The listing below should be copied in full, word for word.

Collected material

##########

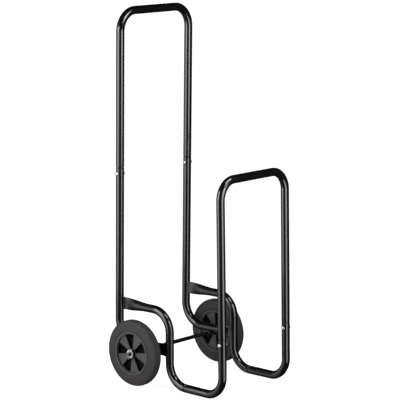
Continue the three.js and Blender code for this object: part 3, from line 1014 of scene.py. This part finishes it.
    def axle_weld(self, side: Side) -> None:
        """Two rippled beads that hold the axle under a rear post's lower run.

        Args:
            side: Which side of the cart.
        """
        for place, sign in (("inner", -1), ("outer", 1)):
            x = side.value * (self.rear_x + sign * (self.radius - self.axle_bead_inset))
            middle = (0, self.axle_radius)
            outline = arc(middle, self.axle_bead, -90, 270, self.weld_sides)[:-1]
            steps = self.axle_ripple_steps * self.axle_ripples
            mesh = turned(outline, steps, closed=True)
            for vert in mesh.verts:
                angle = math.atan2(vert.co.z, vert.co.y)
                wave = (1 + math.cos(self.axle_ripples * angle)) / 2
                vert.co -= vert.normal * self.axle_ripple_depth * wave
            move(mesh, self.axle + Vector((x, 0, 0)))
            Piece(f"axle_weld_{place}_{side.label}", Body.FRAME, POWDER_COAT).place(mesh)

    def build(self) -> None:
        """Builds the frame's tubes and welds."""
        self.hoop("handle_hoop", self.rear_x, self.rear_seam, self.handle_bend, self.rear_y)
        self.hoop("front_hoop", self.front_x, self.front_seam, self.front_bend, self.front_y)
        for side in Side:
            self.rear_post(side)
            self.side_tube(side)
            self.front_foot(side)
            self.axle_weld(side)


# ---- Joint bolts ------------------------------------------------------------------


@dataclass
class JointBolts:
    """The domed bolts and cap nuts through the hoops' push joints."""

    tubes: TubeFrame
    drop: float = 16.3 * MM
    head_radius: float = 6 * MM
    head_rim: float = 0.8 * MM
    head_height: float = 3.6 * MM
    shank_radius: float = 3 * MM
    head_gap: float = 0.2 * MM  # between the tube and a head or nut
    socket_radius: float = 1.6 * MM
    socket_rim: float = 1.3  # its round rim's radius over that of its flats
    socket_depth: float = 0.9 * MM
    nut_flats: float = 10 * MM
    hexagon_height: float = 3.3 * MM
    dome_radius: float = 4.6 * MM
    dome_height: float = 2.7 * MM
    dome_steps: int = 8
    cap_steps: int = 9
    cap_sink: float = 0.2 * MM  # how far the nut's dome goes into its hexagon
    bolt_edge: float = 0.15 * MM
    nut_edge: float = 0.35 * MM
    steps: int = 48

    def bolt(self, name: str, centre: Vector) -> None:
        """A bolt with its domed head towards -X and a hexagon socket in it.

        Args:
            name: The frame node it stands for.
            centre: Where its axis meets the tube's centreline.
        """
        seat = -self.tubes.radius - self.head_gap
        rim = seat - self.head_rim
        top = seat - self.head_height
        mouth = self.socket_radius * self.socket_rim
        dome = [
            (rim + (top - rim) * math.cos(angle), self.head_radius * math.sin(angle))
            for angle in quarter_turn(self.dome_steps)
        ]
        dome = [point for point in dome if point[1] > mouth]
        profile = [(top, mouth), *dome, (seat, self.head_radius)]
        profile += [(seat, self.shank_radius), (self.tubes.radius, self.shank_radius)]
        profile += [(self.tubes.radius, 0.0)]
        mesh = turned(profile, self.steps)
        made = bmesh.ops.extrude_edge_only(mesh, edges=rims(mesh))
        inner = verts_in(made["geom"])
        for vert in inner:
            angle = math.atan2(vert.co.z, vert.co.y) % (math.pi / 3) - math.pi / 6
            reach = self.socket_radius / math.cos(angle)
            flat = Vector((0, vert.co.y, vert.co.z)).normalized() * reach
            vert.co = Vector((top, flat.y, flat.z))
        ring = set(inner)
        edges = [e for e in rims(mesh) if all(v in ring for v in e.verts)]
        made = bmesh.ops.extrude_edge_only(mesh, edges=edges)
        floor = verts_in(made["geom"])
        bmesh.ops.translate(mesh, verts=floor, vec=(self.socket_depth, 0, 0))
        bmesh.ops.holes_fill(mesh, edges=rims(mesh), sides=0)
        close_up(mesh)
        round_edges(mesh, self.bolt_edge, angle=math.radians(50))
        move(mesh, centre)
        Piece(name, Body.FRAME, ZINC_PLATE, (name,)).place(mesh)

    def nut(self, name: str, centre: Vector) -> None:
        """A cap nut, its dome towards +X.

        Args:
            name: The frame node it stands for.
            centre: Where its axis meets the tube's centreline.
        """
        seat = self.tubes.radius + self.head_gap
        mesh = bmesh.new()
        corner = self.nut_flats / 2 / math.cos(math.pi / 6)
        square = Z_AXIS.rotation_difference(X_AXIS).to_matrix().to_4x4()
        base = Matrix.Translation((seat + self.hexagon_height / 2, 0, 0)) @ square
        bmesh.ops.create_cone(
            mesh,
            cap_ends=True,
            cap_tris=False,
            segments=6,
            radius1=corner,
            radius2=corner,
            depth=self.hexagon_height,
            matrix=base,
        )
        round_edges(mesh, self.nut_edge, angle=math.radians(30), segments=3)
        end = seat + self.hexagon_height - self.cap_sink
        dome = [
            (end + self.dome_height * math.sin(angle), self.dome_radius * math.cos(angle))
            for angle in quarter_turn(self.cap_steps)[:-1]
        ]
        cap = turned([(end, 0.0), *dome, (end + self.dome_height, 0.0)], self.steps)
        data = mesh_data("cap", cap)
        mesh.from_mesh(data)
        bpy.data.meshes.remove(data)
        move(mesh, centre)
        Piece(name, Body.FRAME, ZINC_PLATE, (name,)).place(mesh)

    def build(self) -> None:
        """Builds the four bolts and their nuts."""
        tubes = self.tubes
        places = (
            ("rear", tubes.rear_x, tubes.rear_seam, tubes.rear_y),
            ("front", tubes.front_x, tubes.front_seam, tubes.front_y),
        )
        for side in Side:
            for place, x, seam, y_at in places:
                height = seam - self.drop
                centre = Vector((side.value * x, y_at(height), height))
                self.bolt(f"joint_bolt_{place}_{side.label}", centre)
                self.nut(f"cap_nut_{place}_{side.label}", centre)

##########

Reply to the task
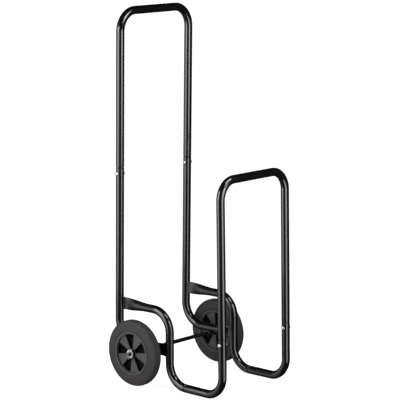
Continue the three.js and Blender code for this object: part 3, from line 1014 of scene.py. This part finishes it.
    def axle_weld(self, side: Side) -> None:
        """Two rippled beads that hold the axle under a rear post's lower run.

        Args:
            side: Which side of the cart.
        """
        for place, sign in (("inner", -1), ("outer", 1)):
            x = side.value * (self.rear_x + sign * (self.radius - self.axle_bead_inset))
            middle = (0, self.axle_radius)
            outline = arc(middle, self.axle_bead, -90, 270, self.weld_sides)[:-1]
            steps = self.axle_ripple_steps * self.axle_ripples
            mesh = turned(outline, steps, closed=True)
            for vert in mesh.verts:
                angle = math.atan2(vert.co.z, vert.co.y)
                wave = (1 + math.cos(self.axle_ripples * angle)) / 2
                vert.co -= vert.normal * self.axle_ripple_depth * wave
            move(mesh, self.axle + Vector((x, 0, 0)))
            Piece(f"axle_weld_{place}_{side.label}", Body.FRAME, POWDER_COAT).place(mesh)

    def build(self) -> None:
        """Builds the frame's tubes and welds."""
        self.hoop("handle_hoop", self.rear_x, self.rear_seam, self.handle_bend, self.rear_y)
        self.hoop("front_hoop", self.front_x, self.front_seam, self.front_bend, self.front_y)
        for side in Side:
            self.rear_post(side)
            self.side_tube(side)
            self.front_foot(side)
            self.axle_weld(side)


# ---- Joint bolts ------------------------------------------------------------------


@dataclass
class JointBolts:
    """The domed bolts and cap nuts through the hoops' push joints."""

    tubes: TubeFrame
    drop: float = 16.3 * MM
    head_radius: float = 6 * MM
    head_rim: float = 0.8 * MM
    head_height: float = 3.6 * MM
    shank_radius: float = 3 * MM
    head_gap: float = 0.2 * MM  # between the tube and a head or nut
    socket_radius: float = 1.6 * MM
    socket_rim: float = 1.3  # its round rim's radius over that of its flats
    socket_depth: float = 0.9 * MM
    nut_flats: float = 10 * MM
    hexagon_height: float = 3.3 * MM
    dome_radius: float = 4.6 * MM
    dome_height: float = 2.7 * MM
    dome_steps: int = 8
    cap_steps: int = 9
    cap_sink: float = 0.2 * MM  # how far the nut's dome goes into its hexagon
    bolt_edge: float = 0.15 * MM
    nut_edge: float = 0.35 * MM
    steps: int = 48

    def bolt(self, name: str, centre: Vector) -> None:
        """A bolt with its domed head towards -X and a hexagon socket in it.

        Args:
            name: The frame node it stands for.
            centre: Where its axis meets the tube's centreline.
        """
        seat = -self.tubes.radius - self.head_gap
        rim = seat - self.head_rim
        top = seat - self.head_height
        mouth = self.socket_radius * self.socket_rim
        dome = [
            (rim + (top - rim) * math.cos(angle), self.head_radius * math.sin(angle))
            for angle in quarter_turn(self.dome_steps)
        ]
        dome = [point for point in dome if point[1] > mouth]
        profile = [(top, mouth), *dome, (seat, self.head_radius)]
        profile += [(seat, self.shank_radius), (self.tubes.radius, self.shank_radius)]
        profile += [(self.tubes.radius, 0.0)]
        mesh = turned(profile, self.steps)
        made = bmesh.ops.extrude_edge_only(mesh, edges=rims(mesh))
        inner = verts_in(made["geom"])
        for vert in inner:
            angle = math.atan2(vert.co.z, vert.co.y) % (math.pi / 3) - math.pi / 6
            reach = self.socket_radius / math.cos(angle)
            flat = Vector((0, vert.co.y, vert.co.z)).normalized() * reach
            vert.co = Vector((top, flat.y, flat.z))
        ring = set(inner)
        edges = [e for e in rims(mesh) if all(v in ring for v in e.verts)]
        made = bmesh.ops.extrude_edge_only(mesh, edges=edges)
        floor = verts_in(made["geom"])
        bmesh.ops.translate(mesh, verts=floor, vec=(self.socket_depth, 0, 0))
        bmesh.ops.holes_fill(mesh, edges=rims(mesh), sides=0)
        close_up(mesh)
        round_edges(mesh, self.bolt_edge, angle=math.radians(50))
        move(mesh, centre)
        Piece(name, Body.FRAME, ZINC_PLATE, (name,)).place(mesh)

    def nut(self, name: str, centre: Vector) -> None:
        """A cap nut, its dome towards +X.

        Args:
            name: The frame node it stands for.
            centre: Where its axis meets the tube's centreline.
        """
        seat = self.tubes.radius + self.head_gap
        mesh = bmesh.new()
        corner = self.nut_flats / 2 / math.cos(math.pi / 6)
        square = Z_AXIS.rotation_difference(X_AXIS).to_matrix().to_4x4()
        base = Matrix.Translation((seat + self.hexagon_height / 2, 0, 0)) @ square
        bmesh.ops.create_cone(
            mesh,
            cap_ends=True,
            cap_tris=False,
            segments=6,
            radius1=corner,
            radius2=corner,
            depth=self.hexagon_height,
            matrix=base,
        )
        round_edges(mesh, self.nut_edge, angle=math.radians(30), segments=3)
        end = seat + self.hexagon_height - self.cap_sink
        dome = [
            (end + self.dome_height * math.sin(angle), self.dome_radius * math.cos(angle))
            for angle in quarter_turn(self.cap_steps)[:-1]
        ]
        cap = turned([(end, 0.0), *dome, (end + self.dome_height, 0.0)], self.steps)
        data = mesh_data("cap", cap)
        mesh.from_mesh(data)
        bpy.data.meshes.remove(data)
        move(mesh, centre)
        Piece(name, Body.FRAME, ZINC_PLATE, (name,)).place(mesh)

    def build(self) -> None:
        """Builds the four bolts and their nuts."""
        tubes = self.tubes
        places = (
            ("rear", tubes.rear_x, tubes.rear_seam, tubes.rear_y),
            ("front", tubes.front_x, tubes.front_seam, tubes.front_y),
        )
        for side in Side:
            for place, x, seam, y_at in places:
                height = seam - self.drop
                centre = Vector((side.value * x, y_at(height), height))
                self.bolt(f"joint_bolt_{place}_{side.label}", centre)
                self.nut(f"cap_nut_{place}_{side.label}", centre)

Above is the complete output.